● Exercise prompt:
Quote verbatim every line from the line containing "Write part 3" to the line containing "return smoothstep(-distance, -soft, soft)", inclusive of both, and no other line.

● Stored records:
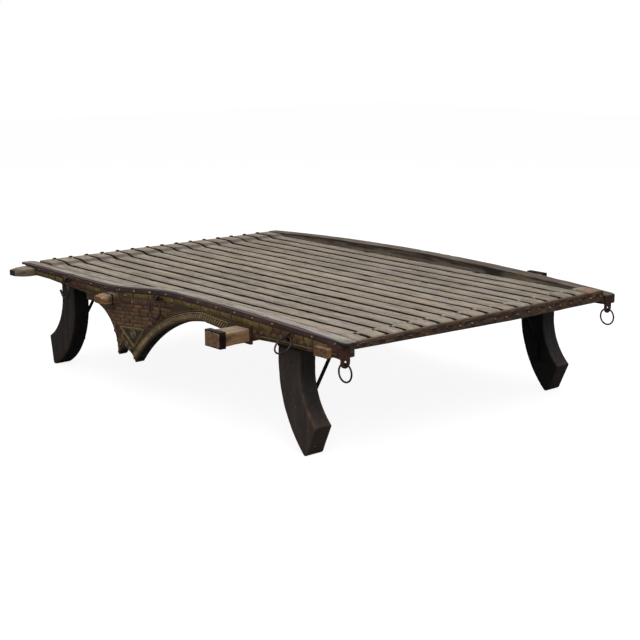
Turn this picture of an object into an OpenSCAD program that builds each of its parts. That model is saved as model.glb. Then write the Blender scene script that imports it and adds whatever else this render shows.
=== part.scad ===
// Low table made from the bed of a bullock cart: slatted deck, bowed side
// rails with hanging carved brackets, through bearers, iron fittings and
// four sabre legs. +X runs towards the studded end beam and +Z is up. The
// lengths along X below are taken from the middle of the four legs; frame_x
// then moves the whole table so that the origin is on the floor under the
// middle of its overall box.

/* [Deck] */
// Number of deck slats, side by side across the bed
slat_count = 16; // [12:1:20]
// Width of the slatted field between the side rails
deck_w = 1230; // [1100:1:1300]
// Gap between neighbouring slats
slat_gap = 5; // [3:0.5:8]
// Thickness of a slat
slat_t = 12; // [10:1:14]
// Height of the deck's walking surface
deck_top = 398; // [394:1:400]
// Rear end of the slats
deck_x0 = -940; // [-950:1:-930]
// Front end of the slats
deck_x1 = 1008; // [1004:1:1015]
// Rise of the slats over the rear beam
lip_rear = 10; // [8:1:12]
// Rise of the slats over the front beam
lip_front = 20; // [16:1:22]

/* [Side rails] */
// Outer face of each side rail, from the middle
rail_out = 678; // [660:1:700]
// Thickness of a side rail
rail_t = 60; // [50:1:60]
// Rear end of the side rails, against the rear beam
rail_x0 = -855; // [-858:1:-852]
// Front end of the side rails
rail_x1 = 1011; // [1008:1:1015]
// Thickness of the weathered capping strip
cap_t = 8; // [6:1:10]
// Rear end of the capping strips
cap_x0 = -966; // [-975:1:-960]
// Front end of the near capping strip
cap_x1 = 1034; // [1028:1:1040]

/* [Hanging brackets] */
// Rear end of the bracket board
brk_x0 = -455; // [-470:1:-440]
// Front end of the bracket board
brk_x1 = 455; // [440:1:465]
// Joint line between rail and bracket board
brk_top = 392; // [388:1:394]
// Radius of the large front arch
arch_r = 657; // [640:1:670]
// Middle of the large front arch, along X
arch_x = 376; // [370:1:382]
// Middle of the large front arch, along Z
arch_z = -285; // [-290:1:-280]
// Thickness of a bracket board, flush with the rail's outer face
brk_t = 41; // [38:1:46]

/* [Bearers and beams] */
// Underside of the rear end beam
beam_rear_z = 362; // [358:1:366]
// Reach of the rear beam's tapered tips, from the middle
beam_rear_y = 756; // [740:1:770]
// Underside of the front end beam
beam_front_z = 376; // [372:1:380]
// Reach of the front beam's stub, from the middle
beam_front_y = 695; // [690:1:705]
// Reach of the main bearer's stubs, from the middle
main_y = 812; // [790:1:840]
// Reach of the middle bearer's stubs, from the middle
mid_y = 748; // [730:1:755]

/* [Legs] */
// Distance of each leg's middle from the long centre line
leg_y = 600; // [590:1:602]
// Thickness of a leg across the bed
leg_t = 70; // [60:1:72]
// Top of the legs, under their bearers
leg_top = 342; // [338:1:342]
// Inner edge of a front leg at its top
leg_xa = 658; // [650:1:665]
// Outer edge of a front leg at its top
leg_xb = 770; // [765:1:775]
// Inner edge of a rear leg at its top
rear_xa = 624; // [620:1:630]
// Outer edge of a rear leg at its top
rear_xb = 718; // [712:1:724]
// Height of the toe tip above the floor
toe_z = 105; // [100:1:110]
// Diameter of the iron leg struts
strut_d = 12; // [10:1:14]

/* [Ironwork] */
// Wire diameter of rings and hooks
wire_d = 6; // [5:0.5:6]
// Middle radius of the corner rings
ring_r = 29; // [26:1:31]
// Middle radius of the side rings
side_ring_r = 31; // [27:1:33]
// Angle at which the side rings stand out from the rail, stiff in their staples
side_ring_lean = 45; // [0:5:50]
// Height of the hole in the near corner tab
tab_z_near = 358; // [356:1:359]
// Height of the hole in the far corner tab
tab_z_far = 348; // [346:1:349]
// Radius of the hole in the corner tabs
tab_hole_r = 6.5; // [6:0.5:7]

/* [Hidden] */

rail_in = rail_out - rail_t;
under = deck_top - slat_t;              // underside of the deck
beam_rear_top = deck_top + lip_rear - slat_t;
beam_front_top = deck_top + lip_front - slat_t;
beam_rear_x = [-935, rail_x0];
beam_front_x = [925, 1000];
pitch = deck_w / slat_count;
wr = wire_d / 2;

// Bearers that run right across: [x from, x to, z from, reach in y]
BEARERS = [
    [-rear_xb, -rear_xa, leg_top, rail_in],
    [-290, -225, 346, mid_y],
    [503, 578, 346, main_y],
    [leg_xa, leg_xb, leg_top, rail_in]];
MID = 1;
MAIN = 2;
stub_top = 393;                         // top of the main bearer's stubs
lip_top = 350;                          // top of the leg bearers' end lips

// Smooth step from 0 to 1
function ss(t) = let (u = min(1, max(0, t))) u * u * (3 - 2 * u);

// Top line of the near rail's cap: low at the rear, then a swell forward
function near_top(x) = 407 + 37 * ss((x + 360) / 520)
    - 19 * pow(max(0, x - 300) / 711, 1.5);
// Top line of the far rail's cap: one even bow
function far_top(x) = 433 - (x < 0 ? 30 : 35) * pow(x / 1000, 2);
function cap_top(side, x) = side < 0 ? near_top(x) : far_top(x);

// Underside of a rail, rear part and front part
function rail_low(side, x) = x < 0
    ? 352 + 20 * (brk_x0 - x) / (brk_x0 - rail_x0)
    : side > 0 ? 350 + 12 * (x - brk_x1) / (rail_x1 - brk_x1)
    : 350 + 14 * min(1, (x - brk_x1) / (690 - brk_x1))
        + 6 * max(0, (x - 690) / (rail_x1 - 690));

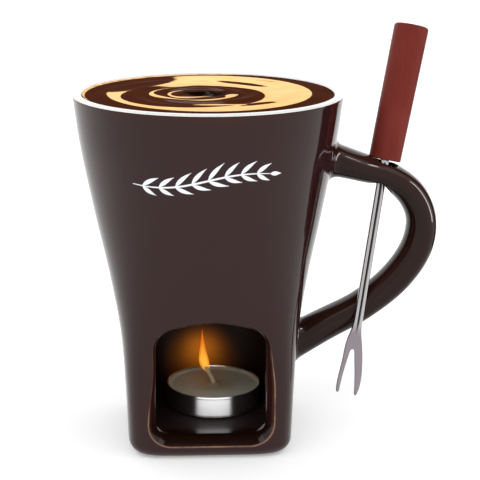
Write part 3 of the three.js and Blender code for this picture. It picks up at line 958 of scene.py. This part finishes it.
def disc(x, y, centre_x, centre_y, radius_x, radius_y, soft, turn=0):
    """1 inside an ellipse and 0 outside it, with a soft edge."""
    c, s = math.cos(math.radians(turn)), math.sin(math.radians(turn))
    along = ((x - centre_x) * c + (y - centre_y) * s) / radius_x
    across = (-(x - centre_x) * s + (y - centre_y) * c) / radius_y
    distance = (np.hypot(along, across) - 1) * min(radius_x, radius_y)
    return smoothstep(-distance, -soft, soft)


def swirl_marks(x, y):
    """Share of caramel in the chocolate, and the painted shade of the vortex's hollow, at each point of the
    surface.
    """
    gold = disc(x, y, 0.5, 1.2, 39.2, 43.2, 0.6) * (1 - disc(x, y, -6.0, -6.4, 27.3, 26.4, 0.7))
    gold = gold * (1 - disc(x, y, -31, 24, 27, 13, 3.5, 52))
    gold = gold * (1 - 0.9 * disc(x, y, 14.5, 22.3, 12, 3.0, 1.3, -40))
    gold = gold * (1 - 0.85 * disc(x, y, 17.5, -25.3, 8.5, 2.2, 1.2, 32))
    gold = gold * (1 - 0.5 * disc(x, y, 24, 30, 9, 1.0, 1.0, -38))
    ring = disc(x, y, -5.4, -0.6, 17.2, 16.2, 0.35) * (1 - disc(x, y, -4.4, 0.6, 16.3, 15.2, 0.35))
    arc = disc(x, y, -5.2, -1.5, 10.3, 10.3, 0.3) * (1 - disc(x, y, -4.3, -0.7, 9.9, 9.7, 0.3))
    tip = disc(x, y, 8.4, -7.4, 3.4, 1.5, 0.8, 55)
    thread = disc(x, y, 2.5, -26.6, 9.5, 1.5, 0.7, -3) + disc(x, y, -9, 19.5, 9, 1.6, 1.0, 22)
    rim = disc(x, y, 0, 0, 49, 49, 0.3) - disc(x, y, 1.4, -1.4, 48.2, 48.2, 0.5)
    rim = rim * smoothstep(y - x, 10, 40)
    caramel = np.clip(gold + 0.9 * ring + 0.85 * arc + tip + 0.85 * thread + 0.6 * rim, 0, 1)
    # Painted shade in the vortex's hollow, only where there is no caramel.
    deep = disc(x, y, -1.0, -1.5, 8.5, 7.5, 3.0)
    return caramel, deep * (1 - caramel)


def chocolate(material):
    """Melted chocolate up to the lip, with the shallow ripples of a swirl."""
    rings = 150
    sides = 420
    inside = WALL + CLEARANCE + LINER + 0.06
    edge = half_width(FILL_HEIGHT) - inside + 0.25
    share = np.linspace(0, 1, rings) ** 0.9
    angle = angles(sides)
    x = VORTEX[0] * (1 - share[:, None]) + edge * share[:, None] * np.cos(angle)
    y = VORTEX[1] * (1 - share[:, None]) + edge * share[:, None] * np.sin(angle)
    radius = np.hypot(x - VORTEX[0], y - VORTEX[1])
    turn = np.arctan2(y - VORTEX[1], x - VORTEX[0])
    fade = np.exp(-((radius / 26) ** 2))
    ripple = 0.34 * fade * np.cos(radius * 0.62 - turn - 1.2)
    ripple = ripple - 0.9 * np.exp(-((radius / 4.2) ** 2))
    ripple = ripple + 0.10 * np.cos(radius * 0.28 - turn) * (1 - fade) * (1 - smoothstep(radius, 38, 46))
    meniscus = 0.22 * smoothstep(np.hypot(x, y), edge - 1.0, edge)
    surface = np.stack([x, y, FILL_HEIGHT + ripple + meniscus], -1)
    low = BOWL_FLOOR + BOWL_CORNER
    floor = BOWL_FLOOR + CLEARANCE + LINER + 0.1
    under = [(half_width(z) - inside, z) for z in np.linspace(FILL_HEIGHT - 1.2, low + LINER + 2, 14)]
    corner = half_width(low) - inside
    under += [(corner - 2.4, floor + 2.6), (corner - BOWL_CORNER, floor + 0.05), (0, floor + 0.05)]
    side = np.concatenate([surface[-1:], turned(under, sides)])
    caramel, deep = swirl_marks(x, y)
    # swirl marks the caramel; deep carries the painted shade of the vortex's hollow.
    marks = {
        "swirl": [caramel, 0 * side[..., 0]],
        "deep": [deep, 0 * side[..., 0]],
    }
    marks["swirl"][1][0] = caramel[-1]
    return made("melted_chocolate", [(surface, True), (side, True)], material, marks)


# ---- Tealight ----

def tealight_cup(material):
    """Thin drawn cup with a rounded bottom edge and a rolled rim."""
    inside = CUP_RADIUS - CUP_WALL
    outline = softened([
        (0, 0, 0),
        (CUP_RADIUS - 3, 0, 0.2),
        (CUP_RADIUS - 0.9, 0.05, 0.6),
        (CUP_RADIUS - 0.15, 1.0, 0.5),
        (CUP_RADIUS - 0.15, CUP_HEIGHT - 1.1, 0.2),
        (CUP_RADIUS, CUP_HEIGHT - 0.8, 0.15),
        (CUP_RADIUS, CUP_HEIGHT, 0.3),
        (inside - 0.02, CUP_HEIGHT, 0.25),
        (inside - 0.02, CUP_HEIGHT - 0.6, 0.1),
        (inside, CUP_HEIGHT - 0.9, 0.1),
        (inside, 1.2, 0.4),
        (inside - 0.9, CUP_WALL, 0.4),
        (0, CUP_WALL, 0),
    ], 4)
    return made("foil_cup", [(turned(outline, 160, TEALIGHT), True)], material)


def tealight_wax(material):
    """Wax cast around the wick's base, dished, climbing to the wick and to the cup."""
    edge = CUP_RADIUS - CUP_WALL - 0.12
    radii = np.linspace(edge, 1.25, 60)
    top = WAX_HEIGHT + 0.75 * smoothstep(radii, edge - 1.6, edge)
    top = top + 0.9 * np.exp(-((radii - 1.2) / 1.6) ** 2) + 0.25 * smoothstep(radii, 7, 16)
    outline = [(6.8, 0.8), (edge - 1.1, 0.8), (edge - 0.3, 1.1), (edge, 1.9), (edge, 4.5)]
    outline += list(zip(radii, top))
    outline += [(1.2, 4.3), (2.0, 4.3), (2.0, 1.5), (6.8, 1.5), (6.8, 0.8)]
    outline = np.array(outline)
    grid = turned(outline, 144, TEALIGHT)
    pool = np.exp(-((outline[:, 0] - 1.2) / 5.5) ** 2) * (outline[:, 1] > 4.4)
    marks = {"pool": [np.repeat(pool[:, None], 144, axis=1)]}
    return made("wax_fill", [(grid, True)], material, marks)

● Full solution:
Write part 3 of the three.js and Blender code for this picture. It picks up at line 958 of scene.py. This part finishes it.
def disc(x, y, centre_x, centre_y, radius_x, radius_y, soft, turn=0):
    """1 inside an ellipse and 0 outside it, with a soft edge."""
    c, s = math.cos(math.radians(turn)), math.sin(math.radians(turn))
    along = ((x - centre_x) * c + (y - centre_y) * s) / radius_x
    across = (-(x - centre_x) * s + (y - centre_y) * c) / radius_y
    distance = (np.hypot(along, across) - 1) * min(radius_x, radius_y)
    return smoothstep(-distance, -soft, soft)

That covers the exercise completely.